Data listing
....

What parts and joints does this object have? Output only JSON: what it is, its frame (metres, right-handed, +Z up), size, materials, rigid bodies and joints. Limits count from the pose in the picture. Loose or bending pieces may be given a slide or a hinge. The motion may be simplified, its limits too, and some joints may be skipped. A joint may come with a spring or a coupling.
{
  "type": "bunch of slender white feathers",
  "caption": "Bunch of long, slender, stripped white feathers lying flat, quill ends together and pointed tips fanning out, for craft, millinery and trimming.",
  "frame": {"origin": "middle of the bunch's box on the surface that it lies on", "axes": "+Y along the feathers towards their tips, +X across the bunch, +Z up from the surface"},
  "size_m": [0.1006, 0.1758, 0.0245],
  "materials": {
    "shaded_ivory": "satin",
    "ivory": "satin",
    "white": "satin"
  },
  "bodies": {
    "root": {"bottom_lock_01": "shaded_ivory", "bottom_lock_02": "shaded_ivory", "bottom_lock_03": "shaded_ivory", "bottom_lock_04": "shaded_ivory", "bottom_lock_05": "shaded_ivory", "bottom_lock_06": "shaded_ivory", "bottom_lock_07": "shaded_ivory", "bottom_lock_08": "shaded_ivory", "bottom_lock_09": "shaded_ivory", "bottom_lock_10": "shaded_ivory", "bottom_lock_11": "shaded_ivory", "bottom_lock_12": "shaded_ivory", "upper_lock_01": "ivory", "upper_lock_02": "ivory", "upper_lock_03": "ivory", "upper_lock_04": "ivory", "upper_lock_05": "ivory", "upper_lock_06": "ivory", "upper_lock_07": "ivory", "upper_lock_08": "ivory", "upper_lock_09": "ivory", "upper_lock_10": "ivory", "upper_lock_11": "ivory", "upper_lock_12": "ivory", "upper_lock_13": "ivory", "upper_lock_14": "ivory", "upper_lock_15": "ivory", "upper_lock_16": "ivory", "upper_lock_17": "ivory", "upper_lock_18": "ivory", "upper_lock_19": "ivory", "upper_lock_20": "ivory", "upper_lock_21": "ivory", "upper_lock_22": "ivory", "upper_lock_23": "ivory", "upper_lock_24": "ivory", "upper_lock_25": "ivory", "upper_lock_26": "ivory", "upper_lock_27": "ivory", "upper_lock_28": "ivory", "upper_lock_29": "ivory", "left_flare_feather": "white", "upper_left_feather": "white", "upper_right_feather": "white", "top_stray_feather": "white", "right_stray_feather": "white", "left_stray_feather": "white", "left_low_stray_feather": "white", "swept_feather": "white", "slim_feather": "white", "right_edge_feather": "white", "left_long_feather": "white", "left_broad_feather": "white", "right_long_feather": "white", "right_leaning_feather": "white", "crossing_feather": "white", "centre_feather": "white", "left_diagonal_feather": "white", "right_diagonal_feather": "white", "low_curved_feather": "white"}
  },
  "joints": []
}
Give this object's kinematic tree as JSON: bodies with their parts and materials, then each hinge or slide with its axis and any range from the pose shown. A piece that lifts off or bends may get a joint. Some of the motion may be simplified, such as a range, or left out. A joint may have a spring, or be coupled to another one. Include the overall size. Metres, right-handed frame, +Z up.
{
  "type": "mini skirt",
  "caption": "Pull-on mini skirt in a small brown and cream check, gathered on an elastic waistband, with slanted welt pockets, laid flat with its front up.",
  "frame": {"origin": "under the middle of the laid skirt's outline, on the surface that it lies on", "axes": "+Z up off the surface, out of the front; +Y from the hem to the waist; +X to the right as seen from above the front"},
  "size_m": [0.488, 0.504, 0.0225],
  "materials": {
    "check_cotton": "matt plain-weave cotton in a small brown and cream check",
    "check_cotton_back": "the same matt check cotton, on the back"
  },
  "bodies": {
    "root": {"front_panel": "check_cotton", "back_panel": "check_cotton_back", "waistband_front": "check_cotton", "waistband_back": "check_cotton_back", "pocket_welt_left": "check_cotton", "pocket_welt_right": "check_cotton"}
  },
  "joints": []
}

....

> [SET TASK]
Set down, word for word, only the lines running from the line with "Give this object's" to the last line of the listing above. Both of those lines belong in your answer.

> [EXPECTED ANSWER]
Give this object's kinematic tree as JSON: bodies with their parts and materials, then each hinge or slide with its axis and any range from the pose shown. A piece that lifts off or bends may get a joint. Some of the motion may be simplified, such as a range, or left out. A joint may have a spring, or be coupled to another one. Include the overall size. Metres, right-handed frame, +Z up.
{
  "type": "mini skirt",
  "caption": "Pull-on mini skirt in a small brown and cream check, gathered on an elastic waistband, with slanted welt pockets, laid flat with its front up.",
  "frame": {"origin": "under the middle of the laid skirt's outline, on the surface that it lies on", "axes": "+Z up off the surface, out of the front; +Y from the hem to the waist; +X to the right as seen from above the front"},
  "size_m": [0.488, 0.504, 0.0225],
  "materials": {
    "check_cotton": "matt plain-weave cotton in a small brown and cream check",
    "check_cotton_back": "the same matt check cotton, on the back"
  },
  "bodies": {
    "root": {"front_panel": "check_cotton", "back_panel": "check_cotton_back", "waistband_front": "check_cotton", "waistband_back": "check_cotton_back", "pocket_welt_left": "check_cotton", "pocket_welt_right": "check_cotton"}
  },
  "joints": []
}